Set problem
Reproduce only the lines from the one containing "for pole, rim" through the one containing "if empty is", exactly as written and with both ends included.

Data segment
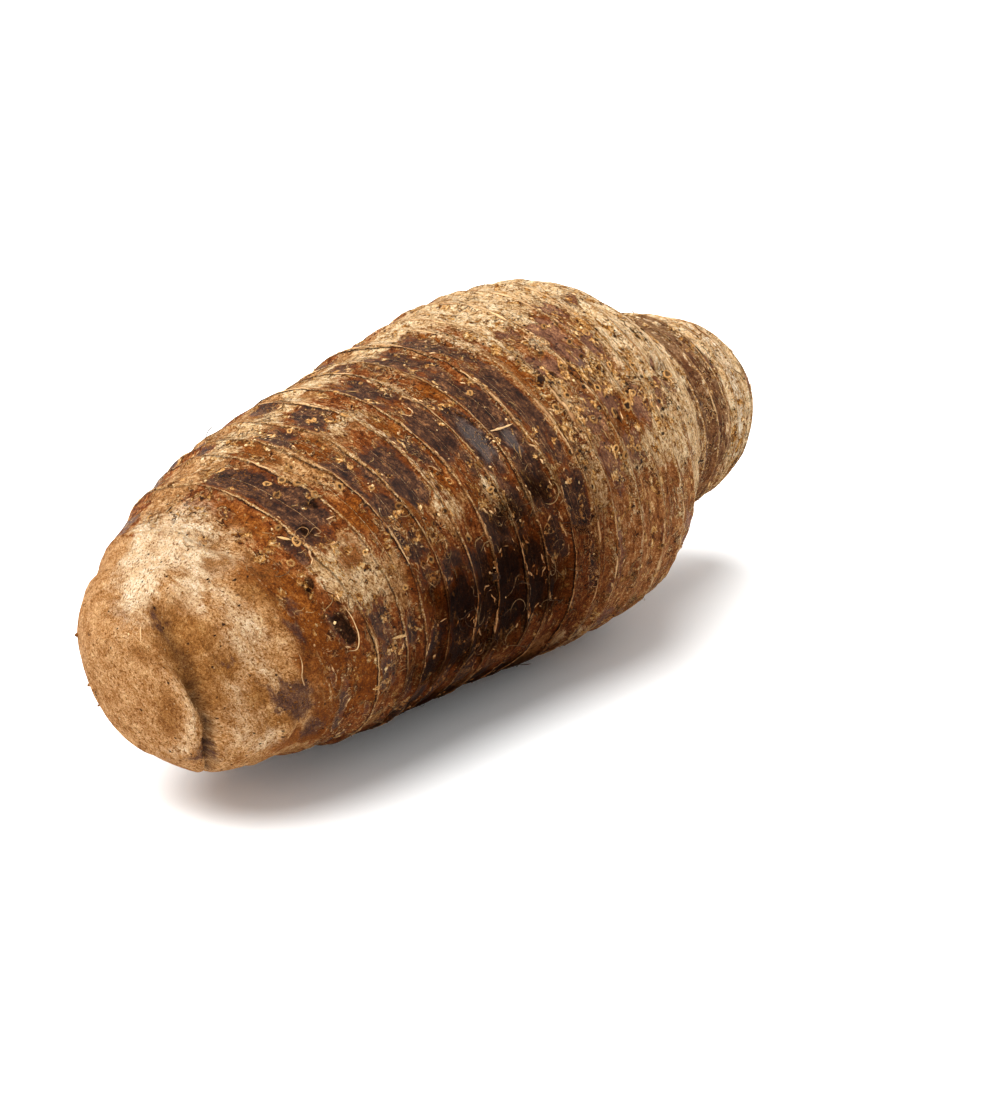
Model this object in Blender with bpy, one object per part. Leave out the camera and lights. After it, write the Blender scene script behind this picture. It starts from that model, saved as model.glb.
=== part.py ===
"""Malanga corm: the thick underground stem of an aroid, grown as one piece, lying on its belly.

The form is worked out in millimetres, measured from the pale front end, and turned to metres where
the points go into the mesh. The skin is a tube of round sections on a slightly bent spine. The
sections lean a little, as the leaf scars do, so every row of points runs along a leaf scar or
between two. Ridges, swellings, hollows, the groove round the front face and the neck before the
knob at the back are raised on it by formulas.
"""
import bmesh
import bpy
import numpy as np

MM = 0.001

# Driving dimensions: the corm along its length, from the front face to the rim of the back face
LENGTH = 232.7
RADIUS = ((0, 16.5), (5.9, 24.3), (15.8, 29.9), (33.5, 36.5), (59.2, 40.9), (88.8, 43.5), (118.3, 47.0),
          (147.9, 48.7), (169.6, 44.2), (185.4, 31.1), (197.2, 29.3), (209.1, 27.3), (220.9, 24.7), (232.7, 18.5))
SPINE_SIDEWAYS = ((0, -2.4), (39.4, -0.7), (88.8, 3.8), (138.1, 3.8), (182.4, 0.2), (232.7, 1.8))
SPINE_HEIGHT = ((0, 35.0), (39.4, 44.3), (88.8, 46.7), (138.1, 49.3), (182.4, 52.0), (232.7, 46.4))
SPINE_STEP = 0.25
FRONT_BULGE = 1.6
BACK_BULGE = 3.2

# The row's origin, below the middle of the box, in the millimetres of the dimensions above
ORIGIN = np.array([116.2, 3.2, 1.4])

# Lean of the leaf scars: slope of a section towards the back, at the side and at the top
LEAN_SIDE = -0.014
LEAN_TOP = -0.137
LEAN_FADE_FRONT = 28.0
LEAN_FADE_BACK = 46.5

# Leaf scars: distance along the corm, and how high the ridge stands
SCARS = ((14.0, 0.2), (24.5, 0.25), (37.7, 0.4), (46.8, 0.35), (52.9, 0.65), (61.0, 0.4), (71.8, 0.45),
         (80.8, 0.7), (92.8, 0.45), (101.2, 0.4), (111.4, 0.7), (121.6, 0.5), (128.2, 0.55),
         (139.0, 0.5), (150.6, 0.5), (159.8, 0.4), (167.2, 0.4), (174.0, 0.4), (181.0, 0.4),
         (188.0, 0.5), (194.4, 0.5), (200.6, 0.5), (206.8, 0.5), (213.0, 0.5), (219.4, 0.4), (225.6, 0.3))
RIDGE_HALF = 1.1
RIDGE_WAVER = 0.3
BAND_DROOP = 0.55

# Swellings and hollows: distance along, angle, half length, half width, and height. Angles turn
# from the far side at 0, over the top at 90, to the near side at 180 and the belly at 270
FRONT_FORMS = ((11.0, 106, 9.0, 4.5, 1.2),
               (6.0, 123, 5.0, 6.0, -1.3),
               (26.0, 110, 4.5, 5.5, -1.0),
               (8.0, 165, 6.5, 14.0, -1.8),
               (20.5, 165, 4.0, 18.0, 0.7),
               (9.0, 78, 7.0, 8.0, -0.8))
BODY_FORMS = ((50.0, 58, 6.0, 10.0, -0.6),
              (85.0, 45, 14.0, 14.0, -1.0),
              (92.0, 205, 5.0, 7.0, 1.0),
              (98.0, 272, 20.0, 22.0, 1.6),
              (70.0, 340, 24.0, 18.0, 1.4),
              (130.0, 345, 22.0, 18.0, -1.6),
              (40.0, 300, 14.0, 14.0, -1.2),
              (105.0, 15, 14.0, 14.0, 0.9),
              (205.0, 330, 8.0, 10.0, -0.8),
              (215.0, 250, 8.0, 10.0, 0.7))
BUDS_AND_DIMPLES = ((165.0, 105, 3.5, 5.0, 1.6),
                    (172.0, 140, 4.5, 4.5, -1.8),
                    (120.0, 318, 5.0, 7.0, 1.5),
                    (66.0, 28, 5.0, 7.0, 1.4),
                    (160.0, 20, 6.0, 8.0, -1.4))

# Long low waves in the skin: millimetres along for one radian, turns round, phase and height
WAVES = ((15.0, 2, 1.0, 0.25), (9.0, -3, 2.1, 0.18), (6.5, 5, 0.4, 0.1))
WAVES_FADE_FRONT = 25.0
WAVES_FADE_BACK = 20.0

# Groove round the front face, on the side that shows its lip
GROOVE_AT = 2.0
GROOVE_HALF = 1.6
GROOVE_DEPTH = 1.5
GROOVE_MIDDLE = 172
GROOVE_SPREAD = 78

# Points of the mesh: how many round the corm, and where the rows lie. A row lies on each scar's
# crest and one on each foot, with one more in a wide band and only one in a narrow band
SEGMENTS = 58
FRONT_ROWS = (-12.5, -8.0, -3.5, 0.0, 2.0, 4.0, 6.5, 9.0, 11.5)
BACK_ROWS = (229.2, 232.7, 236.5, 243.0)
SCAR_FOOT = 1.5
NARROW_GAP = 7.1
WIDE_GAP = 10.2

BARK_BROWN = (0.27, 0.145, 0.062)
BARK_ROUGHNESS = 0.78


def unit(vectors):
    return vectors / np.linalg.norm(vectors, axis=-1, keepdims=True)


def curve_through(table, where):
    """A smooth curve through hand-set points, by cubic Hermite pieces."""
    places, values = np.array(table, dtype=float).T
    gaps = np.diff(places)
    slopes = np.diff(values) / gaps
    tangents = np.concatenate([slopes[:1], (slopes[:-1] * gaps[1:] + slopes[1:] * gaps[:-1])
                               / (gaps[1:] + gaps[:-1]), slopes[-1:]])
    piece = np.clip(np.searchsorted(places, where, side="right") - 1, 0, len(gaps) - 1)
    t = (where - places[piece]) / gaps[piece]
    return ((2 * t ** 3 - 3 * t ** 2 + 1) * values[piece] + (3 * t ** 2 - 2 * t ** 3) * values[piece + 1]
            + (t ** 3 - 2 * t ** 2 + t) * gaps[piece] * tangents[piece]
            + (t ** 3 - t ** 2) * gaps[piece] * tangents[piece + 1])


def spine_at(along):
    """Centre of the section and its three directions: forward along the spine, to the side and up."""
    def centre(x):
        return np.stack([x, curve_through(SPINE_SIDEWAYS, x), curve_through(SPINE_HEIGHT, x)], axis=-1)
    forward = unit(centre(np.minimum(along + SPINE_STEP, LENGTH)) - centre(np.maximum(along - SPINE_STEP, 0.0)))
    side = unit(np.cross(np.array([0.0, 0.0, 1.0]), forward))
    return centre(along), forward, side, np.cross(forward, side)


def bump(distance, half):
    """One at the middle, falling smoothly to nothing about two half widths away."""
    return np.exp(-(distance / half) ** 2)


def ends_fade(reach, front, back):
    """One along the corm, falling to nothing at its two ends over the lengths given."""
    return np.clip(reach / front, 0.0, 1.0) * np.clip((LENGTH - reach) / back, 0.0, 1.0)


def turn_from(angle, degrees):
    """The turn from a direction in degrees, between half a turn back and half a turn on."""
    return (angle - np.radians(degrees) + np.pi) % (2 * np.pi) - np.pi


def scar_relief(reach, angle):
    """Thin ridges at the leaf scars, and bands that droop a little between them."""
    height = np.zeros(np.broadcast(reach, angle).shape)
    places = np.array([place for place, _ in SCARS])
    for index, (place, ridge) in enumerate(SCARS):
        waver = 1.0 + RIDGE_WAVER * np.sin((2 + index % 3) * angle + 1.7 * index)
        height += ridge * waver * bump(reach - place, RIDGE_HALF)
    piece = np.clip(np.searchsorted(places, reach, side="right") - 1, 0, len(places) - 2)
    share = np.clip((reach - places[piece]) / np.diff(places)[piece], 0.0, 1.0)
    return height - BAND_DROOP * np.sin(np.pi * share)


def relief(reach, angle, radius):
    """How far the skin stands off the smooth tube."""
    height = scar_relief(reach, angle)
    for place, degrees, half_length, half_width, form in FRONT_FORMS + BODY_FORMS + BUDS_AND_DIMPLES:
        across = turn_from(angle, degrees) * radius
        height = height + form * bump(reach - place, half_length) * bump(across, half_width)
    calm = ends_fade(reach, WAVES_FADE_FRONT, WAVES_FADE_BACK)
    for length, turns, phase, wave in WAVES:
        height = height + calm * wave * np.sin(reach / length + turns * angle + phase)
    turn = turn_from(angle, GROOVE_MIDDLE)
    groove = bump(reach - GROOVE_AT, GROOVE_HALF) * bump(turn, np.radians(GROOVE_SPREAD))
    return height - GROOVE_DEPTH * groove


def skin(reach, angle):
    """Points of the skin. Reach runs from the middle of the front face, over its rim at 0, along
    the corm to the rim of the back face at LENGTH, and on to the middle of the back face."""
    along = np.clip(reach, 0.0, LENGTH)
    past_rim = along - reach
    fade = ends_fade(along, LEAN_FADE_FRONT, LEAN_FADE_BACK)
    lean = curve_through(RADIUS, along) * fade * (LEAN_SIDE * np.cos(angle) + LEAN_TOP * np.sin(angle))
    leaned = np.clip(along + lean, 0.0, LENGTH)
    centre, forward, side, up = spine_at(leaned)
    tube = curve_through(RADIUS, leaned)
    share = 1.0 - np.abs(past_rim) / tube
    outward = np.cos(angle)[..., None] * side + np.sin(angle)[..., None] * up
    bulge = np.where(past_rim > 0, -FRONT_BULGE, BACK_BULGE) * (1.0 - share ** 2)
    points = centre + (tube * share)[..., None] * outward + bulge[..., None] * forward
    lift = relief(reach, angle, tube) * share ** 4
    points = points + lift[..., None] * outward
    points[..., 2] = np.maximum(points[..., 2], ORIGIN[2])
    return (points - ORIGIN) * MM


def scar_rows():
    """Rows on each scar's crest and feet, with one more in a wide band."""
    rows = []
    for (place, _), (following, _) in zip(SCARS[:-1], SCARS[1:]):
        gap = following - place
        rows.append(place)
        if gap < NARROW_GAP:
            rows.append(place + gap / 2)
            continue
        rows.append(place + SCAR_FOOT)
        if gap > WIDE_GAP:
            rows.append(place + gap / 2)
        rows.append(following - SCAR_FOOT)
    return rows + [SCARS[-1][0]]


def make_corm():
    rows = np.array(FRONT_ROWS + tuple(scar_rows()) + BACK_ROWS)
    angles = np.linspace(0.0, 2 * np.pi, SEGMENTS, endpoint=False)
    reach, angle = np.meshgrid(rows, angles, indexing="ij")
    points = skin(reach, angle)
    front_pole = skin(np.array([-RADIUS[0][1]]), np.zeros(1))[0]
    back_pole = skin(np.array([LENGTH + RADIUS[-1][1]]), np.zeros(1))[0]
    form = bmesh.new()
    grid = [[form.verts.new(point) for point in row] for row in points]
    for near, far in zip(grid[:-1], grid[1:]):
        for index in range(SEGMENTS):
            following = (index + 1) % SEGMENTS
            form.faces.new((near[index], near[following], far[following], far[index]))
    for pole, rim in ((front_pole, grid[0]), (back_pole, grid[-1])):
        tip = form.verts.new(pole)
        for index in range(SEGMENTS):
            form.faces.new((tip, rim[index], rim[(index + 1) % SEGMENTS]))
    bmesh.ops.triangulate(form, faces=form.faces[:])
    bmesh.ops.recalc_face_normals(form, faces=form.faces[:])
    mesh = bpy.data.meshes.new("corm")
    form.to_mesh(mesh)
    form.free()
    mesh.shade_smooth()
    corm = bpy.data.objects.new("corm", mesh)
    bpy.context.collection.objects.link(corm)
    mesh.materials.append(bark_material())
    return corm


def bark_material():
    """Dry brown corky skin, quite matt."""
    material = bpy.data.materials.new("corky_bark_skin")
    material.use_nodes = True
    shader = material.node_tree.nodes["Principled BSDF"]
    shader.inputs["Base Color"].default_value = (*BARK_BROWN, 1.0)
    shader.inputs["Roughness"].default_value = BARK_ROUGHNESS
    shader.inputs["Metallic"].default_value = 0.0
    return material


for leftover in list(bpy.data.objects):
    bpy.data.objects.remove(leftover)
make_corm()
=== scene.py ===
"""The malanga corm as it is seen: corky brown skin with leaf scars, root scars, flakes and dry roots.

The skin repeats the corm's form from its driving dimensions, in millimetres from the pale front end,
on a much finer mesh. Places on the skin are given as reach, the distance along the corm from the rim
of the front face, and turn, in degrees: the far side is 0, the top 90, the near side 180 and the
belly 270. What lies on the skin is placed the same way.
"""
import itertools
import random

import bmesh
import bpy
import numpy as np
from mathutils import Matrix, Vector, kdtree


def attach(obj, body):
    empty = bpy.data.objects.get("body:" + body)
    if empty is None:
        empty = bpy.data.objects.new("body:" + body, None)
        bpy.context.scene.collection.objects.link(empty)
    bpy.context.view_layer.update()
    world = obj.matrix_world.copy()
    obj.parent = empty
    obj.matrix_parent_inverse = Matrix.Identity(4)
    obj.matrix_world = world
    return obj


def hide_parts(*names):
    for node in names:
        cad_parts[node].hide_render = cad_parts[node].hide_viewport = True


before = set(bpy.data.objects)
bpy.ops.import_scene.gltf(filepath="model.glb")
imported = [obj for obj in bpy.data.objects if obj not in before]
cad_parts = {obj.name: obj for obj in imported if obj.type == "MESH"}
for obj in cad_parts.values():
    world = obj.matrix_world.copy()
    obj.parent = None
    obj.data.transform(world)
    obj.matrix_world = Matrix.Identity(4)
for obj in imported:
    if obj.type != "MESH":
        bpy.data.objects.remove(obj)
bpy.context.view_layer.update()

MM = 0.001
DEGREES_IN_RADIAN = 57.3
SEED = 23

# The corm along its length, as the solid has it: reach and radius, and where its spine runs
LENGTH = 232.7
RADIUS = (
    (0, 16.5), (5.9, 24.3), (15.8, 29.9), (33.5, 36.5), (59.2, 40.9), (88.8, 43.5), (118.3, 47.0),
    (147.9, 48.7), (169.6, 44.2), (185.4, 31.1), (197.2, 29.3), (209.1, 27.3), (220.9, 24.7),
    (232.7, 18.5))
SPINE_SIDEWAYS = ((0, -2.4), (39.4, -0.7), (88.8, 3.8), (138.1, 3.8), (182.4, 0.2), (232.7, 1.8))
SPINE_HEIGHT = ((0, 35.0), (39.4, 44.3), (88.8, 46.7), (138.1, 49.3), (182.4, 52.0), (232.7, 46.4))
SPINE_STEP = 0.25
FRONT_BULGE = 1.6
BACK_BULGE = 3.2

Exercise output
    for pole, rim in ((front_pole, grid[0]), (back_pole, grid[-1])):
        tip = form.verts.new(pole)
        for index in range(SEGMENTS):
            form.faces.new((tip, rim[index], rim[(index + 1) % SEGMENTS]))
    bmesh.ops.triangulate(form, faces=form.faces[:])
    bmesh.ops.recalc_face_normals(form, faces=form.faces[:])
    mesh = bpy.data.meshes.new("corm")
    form.to_mesh(mesh)
    form.free()
    mesh.shade_smooth()
    corm = bpy.data.objects.new("corm", mesh)
    bpy.context.collection.objects.link(corm)
    mesh.materials.append(bark_material())
    return corm


def bark_material():
    """Dry brown corky skin, quite matt."""
    material = bpy.data.materials.new("corky_bark_skin")
    material.use_nodes = True
    shader = material.node_tree.nodes["Principled BSDF"]
    shader.inputs["Base Color"].default_value = (*BARK_BROWN, 1.0)
    shader.inputs["Roughness"].default_value = BARK_ROUGHNESS
    shader.inputs["Metallic"].default_value = 0.0
    return material


for leftover in list(bpy.data.objects):
    bpy.data.objects.remove(leftover)
make_corm()
=== scene.py ===
"""The malanga corm as it is seen: corky brown skin with leaf scars, root scars, flakes and dry roots.

The skin repeats the corm's form from its driving dimensions, in millimetres from the pale front end,
on a much finer mesh. Places on the skin are given as reach, the distance along the corm from the rim
of the front face, and turn, in degrees: the far side is 0, the top 90, the near side 180 and the
belly 270. What lies on the skin is placed the same way.
"""
import itertools
import random

import bmesh
import bpy
import numpy as np
from mathutils import Matrix, Vector, kdtree


def attach(obj, body):
    empty = bpy.data.objects.get("body:" + body)
    if empty is None:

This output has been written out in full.